_Request_
Copy out all lines that carry the word "scene".

_Material to process_
****

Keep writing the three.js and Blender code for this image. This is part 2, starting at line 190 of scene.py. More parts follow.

****

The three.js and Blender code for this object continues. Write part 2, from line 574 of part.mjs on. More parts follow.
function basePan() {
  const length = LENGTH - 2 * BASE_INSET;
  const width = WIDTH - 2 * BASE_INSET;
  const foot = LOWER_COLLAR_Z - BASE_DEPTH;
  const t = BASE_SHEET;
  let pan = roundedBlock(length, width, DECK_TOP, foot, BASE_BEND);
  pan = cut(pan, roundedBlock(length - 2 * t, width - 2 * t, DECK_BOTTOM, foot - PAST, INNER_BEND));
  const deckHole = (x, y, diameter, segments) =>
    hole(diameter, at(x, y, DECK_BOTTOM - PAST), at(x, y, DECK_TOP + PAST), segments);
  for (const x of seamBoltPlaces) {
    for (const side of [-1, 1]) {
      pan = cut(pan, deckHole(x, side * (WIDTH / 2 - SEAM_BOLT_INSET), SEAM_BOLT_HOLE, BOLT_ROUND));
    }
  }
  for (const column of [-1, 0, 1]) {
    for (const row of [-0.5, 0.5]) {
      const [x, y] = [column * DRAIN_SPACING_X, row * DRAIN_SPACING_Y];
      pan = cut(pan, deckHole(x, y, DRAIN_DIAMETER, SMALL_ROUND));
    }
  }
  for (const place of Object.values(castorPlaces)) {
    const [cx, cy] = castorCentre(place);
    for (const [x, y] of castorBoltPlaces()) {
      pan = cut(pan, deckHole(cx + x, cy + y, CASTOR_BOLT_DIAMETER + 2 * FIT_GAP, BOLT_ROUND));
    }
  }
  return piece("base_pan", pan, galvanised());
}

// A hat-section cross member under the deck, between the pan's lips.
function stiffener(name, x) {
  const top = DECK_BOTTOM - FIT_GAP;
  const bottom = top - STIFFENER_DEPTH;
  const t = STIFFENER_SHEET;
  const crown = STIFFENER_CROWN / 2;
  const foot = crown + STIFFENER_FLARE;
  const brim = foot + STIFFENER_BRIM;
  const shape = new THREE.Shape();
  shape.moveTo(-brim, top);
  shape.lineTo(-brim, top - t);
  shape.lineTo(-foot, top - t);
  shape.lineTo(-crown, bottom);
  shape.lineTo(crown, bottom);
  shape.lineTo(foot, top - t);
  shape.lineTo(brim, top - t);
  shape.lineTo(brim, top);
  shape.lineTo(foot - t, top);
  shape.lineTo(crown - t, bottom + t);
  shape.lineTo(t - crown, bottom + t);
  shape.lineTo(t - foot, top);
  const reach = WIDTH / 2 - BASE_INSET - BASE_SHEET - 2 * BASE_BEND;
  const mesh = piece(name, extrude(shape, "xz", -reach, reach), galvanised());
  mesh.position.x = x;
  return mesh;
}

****

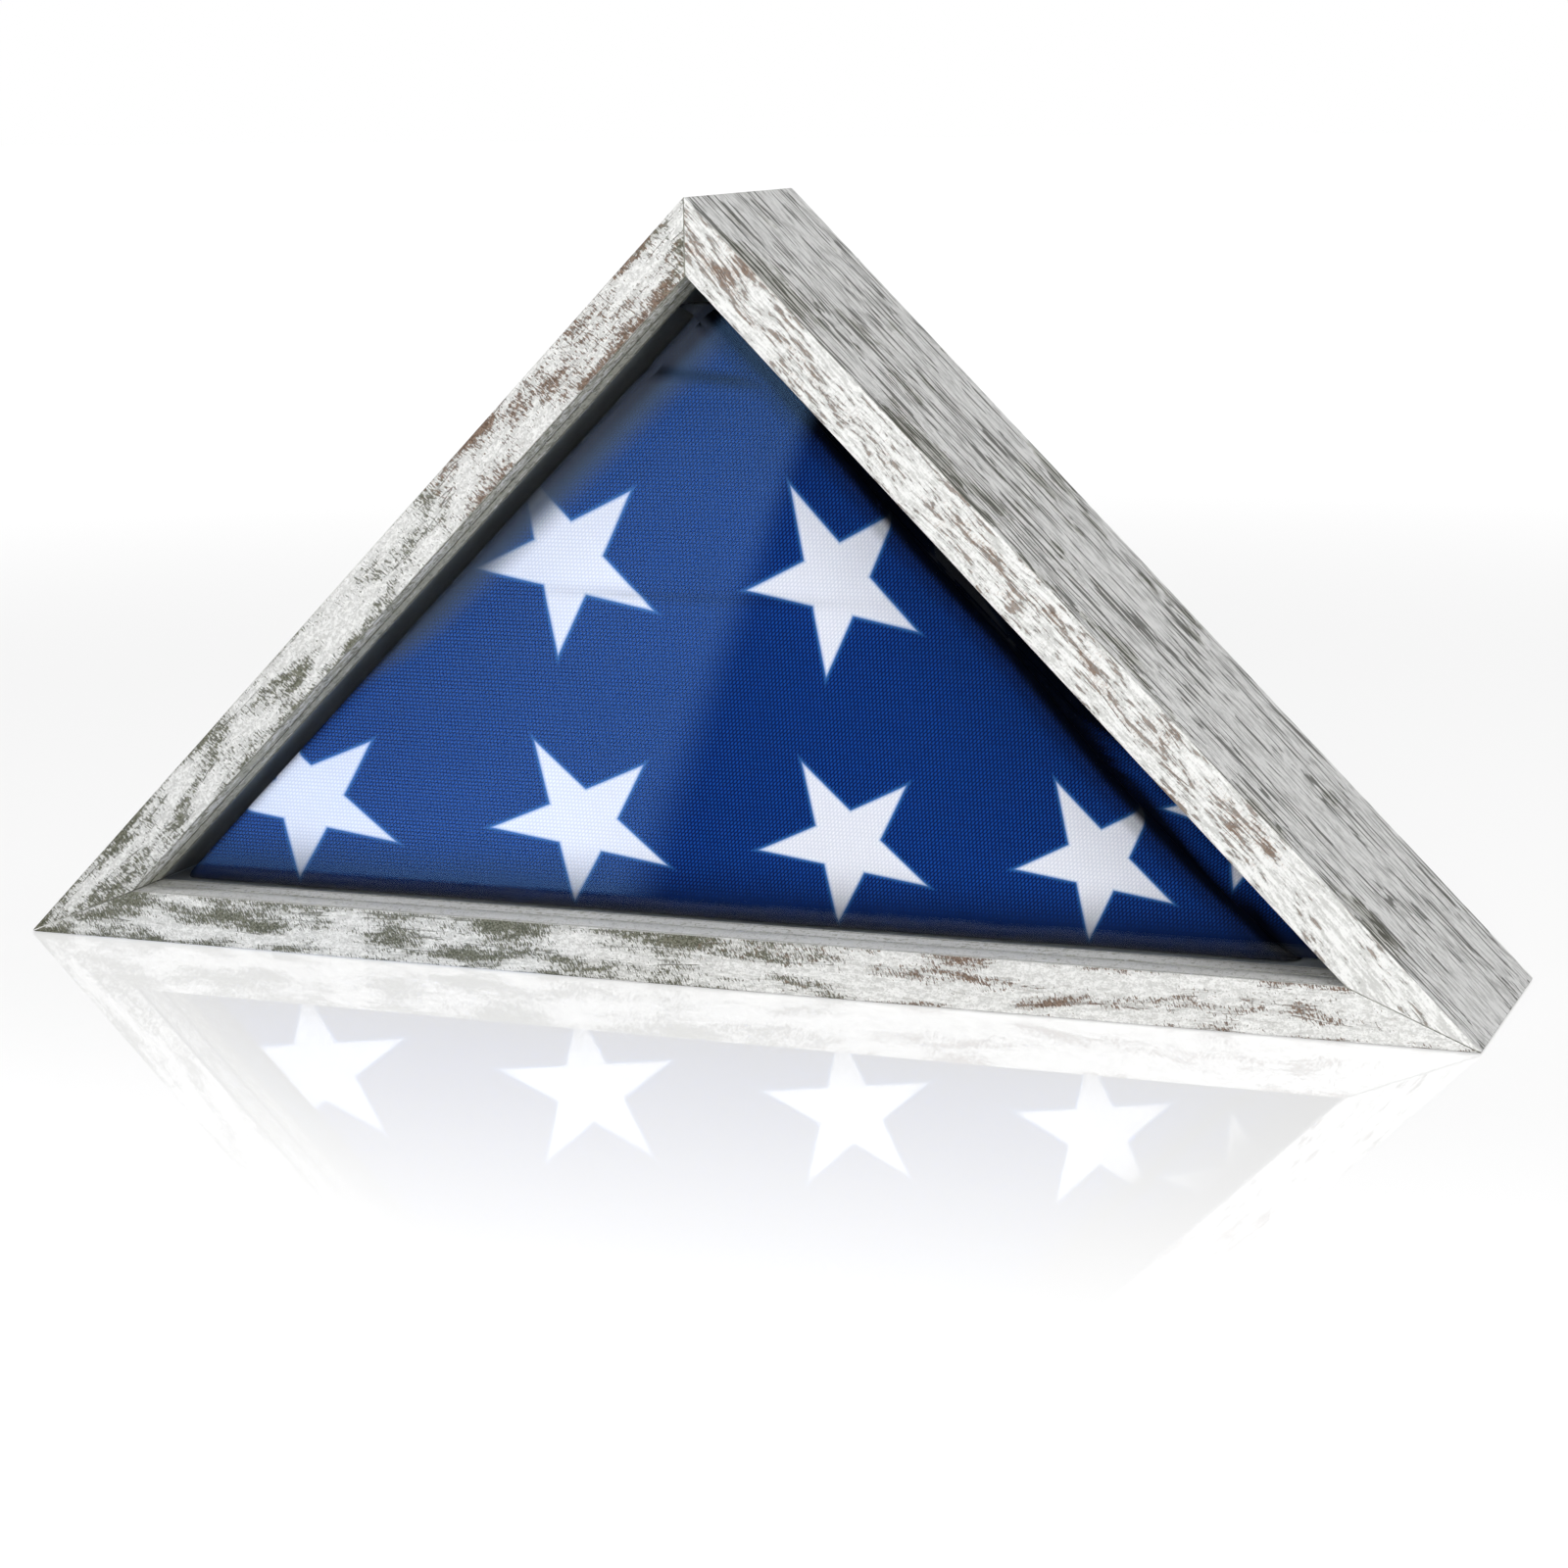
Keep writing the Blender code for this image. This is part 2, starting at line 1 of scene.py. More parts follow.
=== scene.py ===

****

_Response to the exercise_
Keep writing the three.js and Blender code for this image. This is part 2, starting at line 190 of scene.py. More parts follow.
Keep writing the Blender code for this image. This is part 2, starting at line 1 of scene.py. More parts follow.
=== scene.py ===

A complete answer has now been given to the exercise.